──────── The data ────────

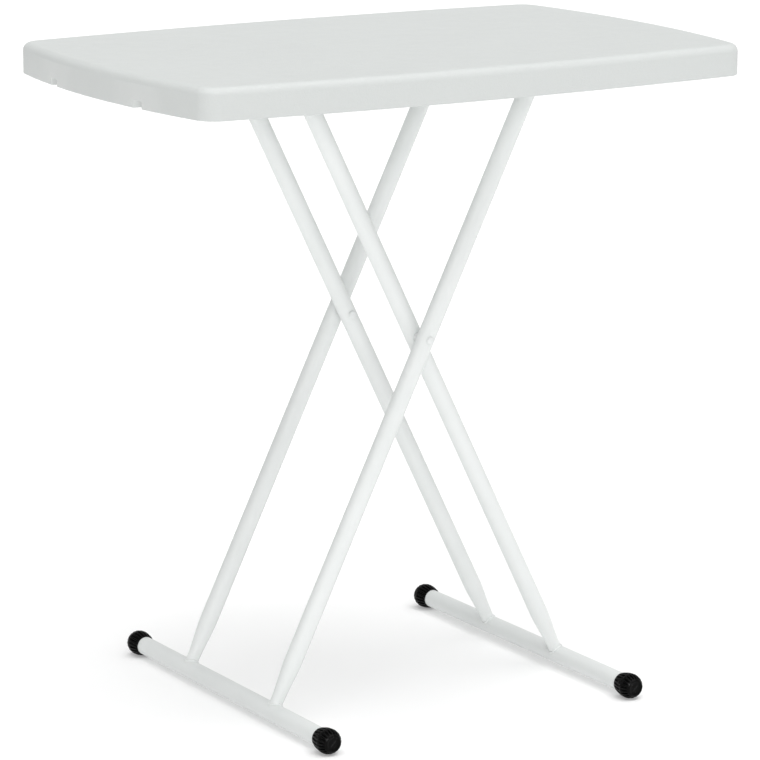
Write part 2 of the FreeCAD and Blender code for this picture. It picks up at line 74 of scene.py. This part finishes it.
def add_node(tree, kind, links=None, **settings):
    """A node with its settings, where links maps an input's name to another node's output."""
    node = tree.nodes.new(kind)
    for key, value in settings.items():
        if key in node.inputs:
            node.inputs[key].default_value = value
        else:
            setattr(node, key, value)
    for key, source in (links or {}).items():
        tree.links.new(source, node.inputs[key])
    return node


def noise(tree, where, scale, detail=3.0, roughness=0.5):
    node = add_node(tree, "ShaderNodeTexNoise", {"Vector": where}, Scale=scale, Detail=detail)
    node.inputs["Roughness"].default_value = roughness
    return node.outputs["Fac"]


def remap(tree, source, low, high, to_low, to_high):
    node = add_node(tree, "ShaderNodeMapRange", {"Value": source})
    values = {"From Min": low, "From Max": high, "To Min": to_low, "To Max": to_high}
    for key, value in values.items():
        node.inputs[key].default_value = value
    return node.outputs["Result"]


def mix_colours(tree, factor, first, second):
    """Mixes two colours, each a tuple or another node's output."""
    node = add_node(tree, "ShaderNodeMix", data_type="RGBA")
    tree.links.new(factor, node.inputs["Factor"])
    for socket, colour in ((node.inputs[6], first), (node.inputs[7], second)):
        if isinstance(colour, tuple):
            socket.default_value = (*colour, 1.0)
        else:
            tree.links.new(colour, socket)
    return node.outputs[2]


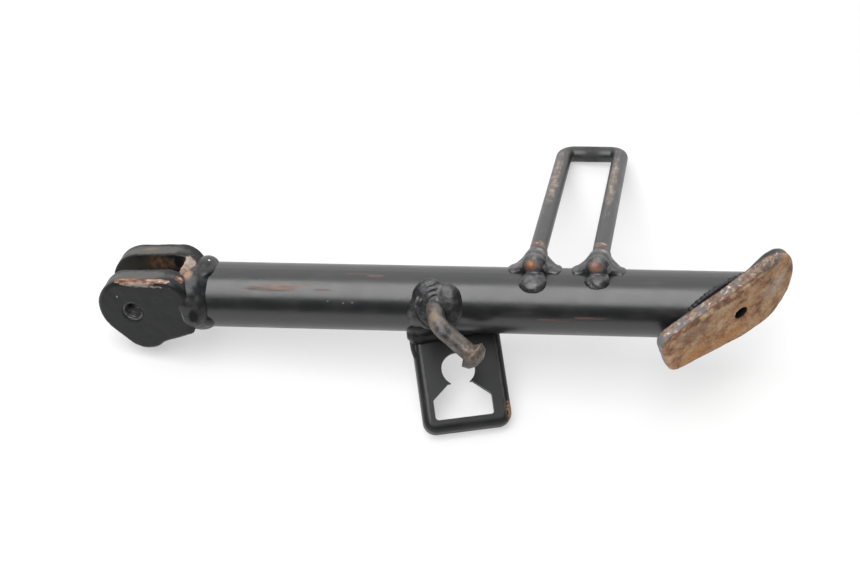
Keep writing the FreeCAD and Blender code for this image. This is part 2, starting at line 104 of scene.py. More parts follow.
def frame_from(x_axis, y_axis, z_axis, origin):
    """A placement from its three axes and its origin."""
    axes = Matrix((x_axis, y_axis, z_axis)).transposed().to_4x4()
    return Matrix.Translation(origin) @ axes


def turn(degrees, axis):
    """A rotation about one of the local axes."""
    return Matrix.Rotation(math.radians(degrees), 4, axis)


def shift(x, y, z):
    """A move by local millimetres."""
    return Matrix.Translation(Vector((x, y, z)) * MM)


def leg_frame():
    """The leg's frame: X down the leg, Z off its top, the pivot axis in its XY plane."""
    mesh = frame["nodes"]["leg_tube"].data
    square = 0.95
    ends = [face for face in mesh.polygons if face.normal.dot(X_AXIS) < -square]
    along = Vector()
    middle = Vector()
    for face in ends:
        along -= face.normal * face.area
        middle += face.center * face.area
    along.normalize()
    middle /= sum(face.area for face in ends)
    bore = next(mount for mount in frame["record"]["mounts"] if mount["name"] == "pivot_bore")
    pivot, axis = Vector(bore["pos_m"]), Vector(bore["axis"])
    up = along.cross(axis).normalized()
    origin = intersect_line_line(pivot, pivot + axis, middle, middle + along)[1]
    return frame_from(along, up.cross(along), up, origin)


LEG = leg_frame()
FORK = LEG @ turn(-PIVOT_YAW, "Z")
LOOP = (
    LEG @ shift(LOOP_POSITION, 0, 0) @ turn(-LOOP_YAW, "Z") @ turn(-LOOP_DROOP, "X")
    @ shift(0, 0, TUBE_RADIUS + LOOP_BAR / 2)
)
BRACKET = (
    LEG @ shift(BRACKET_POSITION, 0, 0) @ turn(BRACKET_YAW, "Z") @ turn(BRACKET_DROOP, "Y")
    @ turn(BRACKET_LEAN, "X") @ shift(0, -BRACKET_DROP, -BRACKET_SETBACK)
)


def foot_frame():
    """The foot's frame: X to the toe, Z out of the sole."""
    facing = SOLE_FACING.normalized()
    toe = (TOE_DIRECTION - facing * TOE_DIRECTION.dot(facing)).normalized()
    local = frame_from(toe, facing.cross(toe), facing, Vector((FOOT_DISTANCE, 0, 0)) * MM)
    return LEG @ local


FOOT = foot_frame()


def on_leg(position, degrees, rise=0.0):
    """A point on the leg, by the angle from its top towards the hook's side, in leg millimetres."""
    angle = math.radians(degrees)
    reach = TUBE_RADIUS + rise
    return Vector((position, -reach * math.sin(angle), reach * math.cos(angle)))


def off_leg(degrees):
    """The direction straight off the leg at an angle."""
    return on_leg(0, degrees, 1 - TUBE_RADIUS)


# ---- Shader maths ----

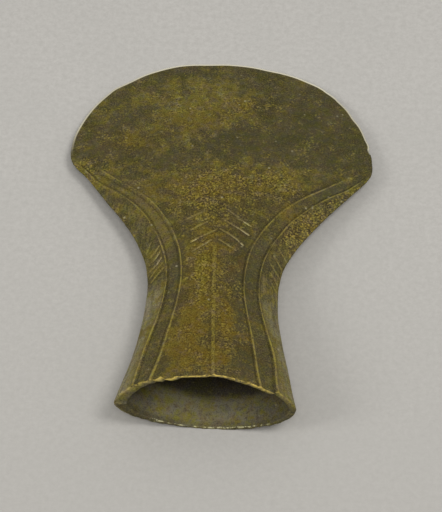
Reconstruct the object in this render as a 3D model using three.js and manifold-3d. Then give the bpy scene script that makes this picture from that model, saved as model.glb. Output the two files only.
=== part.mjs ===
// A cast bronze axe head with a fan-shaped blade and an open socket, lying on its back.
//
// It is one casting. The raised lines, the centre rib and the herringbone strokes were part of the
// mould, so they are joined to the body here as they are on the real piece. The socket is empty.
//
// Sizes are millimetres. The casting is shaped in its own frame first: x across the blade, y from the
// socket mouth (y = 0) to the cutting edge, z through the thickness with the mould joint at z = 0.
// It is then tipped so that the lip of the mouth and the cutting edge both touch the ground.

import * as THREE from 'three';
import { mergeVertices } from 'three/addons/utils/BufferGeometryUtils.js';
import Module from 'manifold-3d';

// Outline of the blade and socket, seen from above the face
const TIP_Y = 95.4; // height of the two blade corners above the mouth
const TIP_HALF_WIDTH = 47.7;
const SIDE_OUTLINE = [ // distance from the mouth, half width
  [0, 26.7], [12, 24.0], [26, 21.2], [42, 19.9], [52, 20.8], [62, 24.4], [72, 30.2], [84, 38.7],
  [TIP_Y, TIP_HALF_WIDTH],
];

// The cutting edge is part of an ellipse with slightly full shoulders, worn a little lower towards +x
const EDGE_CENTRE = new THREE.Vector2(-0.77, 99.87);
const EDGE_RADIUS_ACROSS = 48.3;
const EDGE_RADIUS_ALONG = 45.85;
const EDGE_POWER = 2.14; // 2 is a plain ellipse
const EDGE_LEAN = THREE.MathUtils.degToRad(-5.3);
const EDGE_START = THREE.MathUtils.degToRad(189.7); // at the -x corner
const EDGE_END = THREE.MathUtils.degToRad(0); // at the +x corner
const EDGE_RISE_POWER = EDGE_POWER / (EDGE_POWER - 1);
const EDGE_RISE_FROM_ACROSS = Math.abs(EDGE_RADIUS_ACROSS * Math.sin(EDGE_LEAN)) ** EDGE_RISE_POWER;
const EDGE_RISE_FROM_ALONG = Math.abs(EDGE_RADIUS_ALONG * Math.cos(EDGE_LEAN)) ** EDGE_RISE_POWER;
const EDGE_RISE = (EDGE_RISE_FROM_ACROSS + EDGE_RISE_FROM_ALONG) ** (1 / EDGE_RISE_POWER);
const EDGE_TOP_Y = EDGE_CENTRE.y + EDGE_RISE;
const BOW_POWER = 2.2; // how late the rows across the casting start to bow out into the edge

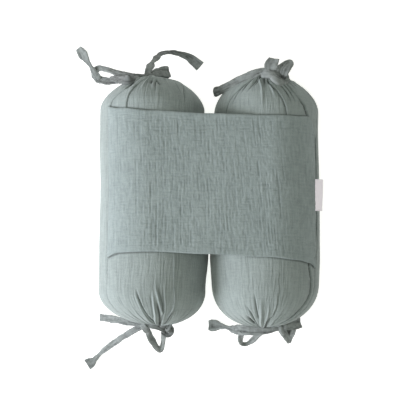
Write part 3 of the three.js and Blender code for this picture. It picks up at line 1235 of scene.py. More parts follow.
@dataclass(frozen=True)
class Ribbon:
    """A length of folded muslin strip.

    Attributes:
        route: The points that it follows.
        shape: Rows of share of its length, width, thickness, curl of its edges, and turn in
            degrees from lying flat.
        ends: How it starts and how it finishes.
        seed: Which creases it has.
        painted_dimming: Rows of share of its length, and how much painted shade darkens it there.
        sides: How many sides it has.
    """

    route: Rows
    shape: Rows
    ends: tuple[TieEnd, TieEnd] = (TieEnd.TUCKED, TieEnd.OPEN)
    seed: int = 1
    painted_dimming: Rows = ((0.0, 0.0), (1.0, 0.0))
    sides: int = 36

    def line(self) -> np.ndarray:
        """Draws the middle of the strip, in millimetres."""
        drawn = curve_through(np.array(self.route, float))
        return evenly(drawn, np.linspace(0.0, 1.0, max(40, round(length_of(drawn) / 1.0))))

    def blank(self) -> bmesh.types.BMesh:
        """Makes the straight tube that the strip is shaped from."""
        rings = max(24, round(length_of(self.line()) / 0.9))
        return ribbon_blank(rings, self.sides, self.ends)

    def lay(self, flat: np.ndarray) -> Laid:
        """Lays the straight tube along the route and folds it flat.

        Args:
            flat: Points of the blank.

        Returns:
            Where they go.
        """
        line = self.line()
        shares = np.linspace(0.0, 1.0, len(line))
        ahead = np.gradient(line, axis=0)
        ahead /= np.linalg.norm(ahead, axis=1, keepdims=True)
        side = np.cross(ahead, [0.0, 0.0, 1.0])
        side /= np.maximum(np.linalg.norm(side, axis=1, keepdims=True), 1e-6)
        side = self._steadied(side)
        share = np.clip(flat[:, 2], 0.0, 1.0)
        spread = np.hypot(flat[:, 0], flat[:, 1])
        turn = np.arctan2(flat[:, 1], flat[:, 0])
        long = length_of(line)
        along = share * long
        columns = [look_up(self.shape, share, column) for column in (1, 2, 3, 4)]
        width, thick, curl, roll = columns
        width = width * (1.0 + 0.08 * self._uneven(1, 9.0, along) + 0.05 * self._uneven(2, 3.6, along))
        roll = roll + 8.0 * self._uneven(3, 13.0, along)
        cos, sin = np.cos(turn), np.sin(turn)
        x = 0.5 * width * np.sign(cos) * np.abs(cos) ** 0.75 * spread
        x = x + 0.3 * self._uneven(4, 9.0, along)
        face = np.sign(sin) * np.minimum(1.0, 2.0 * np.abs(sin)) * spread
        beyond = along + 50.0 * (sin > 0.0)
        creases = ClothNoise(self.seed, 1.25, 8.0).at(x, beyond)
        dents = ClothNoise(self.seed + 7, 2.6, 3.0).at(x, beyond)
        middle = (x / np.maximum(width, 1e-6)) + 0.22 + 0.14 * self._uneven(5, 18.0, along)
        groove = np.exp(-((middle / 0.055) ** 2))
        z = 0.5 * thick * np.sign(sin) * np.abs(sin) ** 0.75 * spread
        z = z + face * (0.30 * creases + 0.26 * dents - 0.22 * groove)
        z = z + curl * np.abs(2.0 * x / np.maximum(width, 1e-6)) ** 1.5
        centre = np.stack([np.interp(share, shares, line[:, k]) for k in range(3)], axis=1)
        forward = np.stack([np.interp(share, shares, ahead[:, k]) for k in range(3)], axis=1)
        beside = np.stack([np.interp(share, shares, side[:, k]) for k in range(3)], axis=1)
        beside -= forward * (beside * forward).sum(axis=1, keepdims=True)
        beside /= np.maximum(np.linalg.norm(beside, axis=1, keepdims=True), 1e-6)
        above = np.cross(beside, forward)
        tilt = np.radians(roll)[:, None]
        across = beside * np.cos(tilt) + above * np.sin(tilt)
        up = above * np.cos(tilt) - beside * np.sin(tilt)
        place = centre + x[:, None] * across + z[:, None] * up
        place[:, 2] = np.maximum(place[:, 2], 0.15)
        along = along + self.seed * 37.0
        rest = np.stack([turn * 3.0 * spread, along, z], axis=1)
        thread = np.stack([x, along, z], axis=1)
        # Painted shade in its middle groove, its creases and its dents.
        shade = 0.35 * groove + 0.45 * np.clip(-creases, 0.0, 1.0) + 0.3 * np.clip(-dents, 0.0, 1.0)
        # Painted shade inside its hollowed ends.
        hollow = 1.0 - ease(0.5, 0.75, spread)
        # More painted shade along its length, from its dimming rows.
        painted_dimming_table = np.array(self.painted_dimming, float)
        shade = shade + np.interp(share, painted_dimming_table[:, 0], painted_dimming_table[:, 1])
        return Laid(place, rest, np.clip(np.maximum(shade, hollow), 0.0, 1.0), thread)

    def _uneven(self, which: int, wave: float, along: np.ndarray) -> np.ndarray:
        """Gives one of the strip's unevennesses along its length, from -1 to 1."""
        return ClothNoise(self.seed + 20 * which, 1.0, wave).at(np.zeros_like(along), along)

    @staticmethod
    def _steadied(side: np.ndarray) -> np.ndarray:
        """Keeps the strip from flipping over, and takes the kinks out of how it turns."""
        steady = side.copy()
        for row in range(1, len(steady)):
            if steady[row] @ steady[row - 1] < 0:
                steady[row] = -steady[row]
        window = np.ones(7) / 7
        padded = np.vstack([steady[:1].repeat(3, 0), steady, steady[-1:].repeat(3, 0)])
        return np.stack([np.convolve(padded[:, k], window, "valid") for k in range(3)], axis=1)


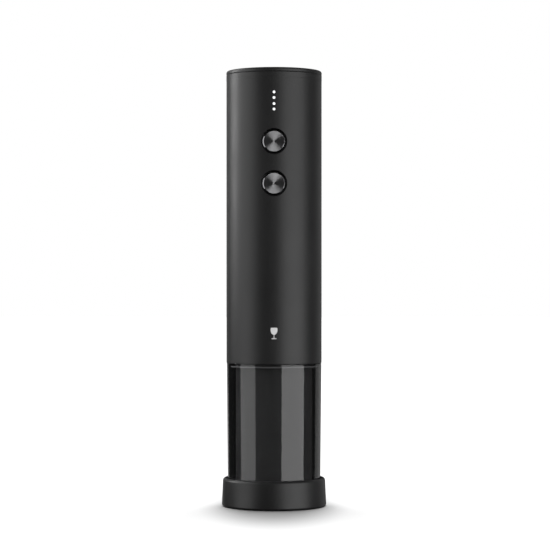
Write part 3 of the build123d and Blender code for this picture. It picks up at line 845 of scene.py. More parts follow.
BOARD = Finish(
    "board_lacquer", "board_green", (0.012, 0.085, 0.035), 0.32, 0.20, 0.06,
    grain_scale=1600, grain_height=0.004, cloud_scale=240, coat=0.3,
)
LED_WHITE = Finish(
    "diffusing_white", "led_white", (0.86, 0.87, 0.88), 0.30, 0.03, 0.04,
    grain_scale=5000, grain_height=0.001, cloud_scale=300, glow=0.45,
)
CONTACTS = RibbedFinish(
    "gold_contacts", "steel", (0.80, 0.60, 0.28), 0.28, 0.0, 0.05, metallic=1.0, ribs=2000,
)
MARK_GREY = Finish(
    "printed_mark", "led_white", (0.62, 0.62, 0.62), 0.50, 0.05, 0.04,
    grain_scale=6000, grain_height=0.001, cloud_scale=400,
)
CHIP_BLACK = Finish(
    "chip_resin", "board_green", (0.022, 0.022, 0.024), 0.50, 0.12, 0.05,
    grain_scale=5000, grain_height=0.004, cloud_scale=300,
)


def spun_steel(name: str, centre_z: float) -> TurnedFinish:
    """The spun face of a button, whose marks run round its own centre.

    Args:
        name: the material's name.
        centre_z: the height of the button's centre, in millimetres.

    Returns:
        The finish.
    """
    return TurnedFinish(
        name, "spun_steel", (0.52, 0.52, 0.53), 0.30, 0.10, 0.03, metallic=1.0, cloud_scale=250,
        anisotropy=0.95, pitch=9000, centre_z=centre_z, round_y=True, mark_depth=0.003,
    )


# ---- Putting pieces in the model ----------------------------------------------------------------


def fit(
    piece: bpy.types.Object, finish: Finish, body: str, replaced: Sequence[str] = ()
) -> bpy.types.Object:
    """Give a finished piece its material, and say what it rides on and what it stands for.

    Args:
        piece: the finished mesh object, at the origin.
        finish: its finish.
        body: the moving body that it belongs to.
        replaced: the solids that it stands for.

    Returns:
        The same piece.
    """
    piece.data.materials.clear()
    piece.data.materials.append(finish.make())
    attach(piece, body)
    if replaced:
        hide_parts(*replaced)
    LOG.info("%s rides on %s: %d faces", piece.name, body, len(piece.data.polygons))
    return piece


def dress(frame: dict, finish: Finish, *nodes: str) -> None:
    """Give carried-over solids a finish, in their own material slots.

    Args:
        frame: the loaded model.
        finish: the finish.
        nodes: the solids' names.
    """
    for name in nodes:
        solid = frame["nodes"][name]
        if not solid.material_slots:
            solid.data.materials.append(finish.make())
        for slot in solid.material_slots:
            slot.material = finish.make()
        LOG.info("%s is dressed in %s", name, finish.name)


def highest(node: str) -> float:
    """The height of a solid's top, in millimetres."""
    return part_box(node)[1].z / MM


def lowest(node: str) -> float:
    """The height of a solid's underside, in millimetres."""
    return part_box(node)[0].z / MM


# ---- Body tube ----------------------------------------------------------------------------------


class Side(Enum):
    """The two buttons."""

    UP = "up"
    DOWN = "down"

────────

# Task goal
Retype the records above, but only those lines that fall between the line containing "Keep writing the" and the line containing "return Matrix.Translation(Vector((x, y, z))", with both of those lines included, exactly as written.

# Expected output
Keep writing the FreeCAD and Blender code for this image. This is part 2, starting at line 104 of scene.py. More parts follow.
def frame_from(x_axis, y_axis, z_axis, origin):
    """A placement from its three axes and its origin."""
    axes = Matrix((x_axis, y_axis, z_axis)).transposed().to_4x4()
    return Matrix.Translation(origin) @ axes


def turn(degrees, axis):
    """A rotation about one of the local axes."""
    return Matrix.Rotation(math.radians(degrees), 4, axis)


def shift(x, y, z):
    """A move by local millimetres."""
    return Matrix.Translation(Vector((x, y, z)) * MM)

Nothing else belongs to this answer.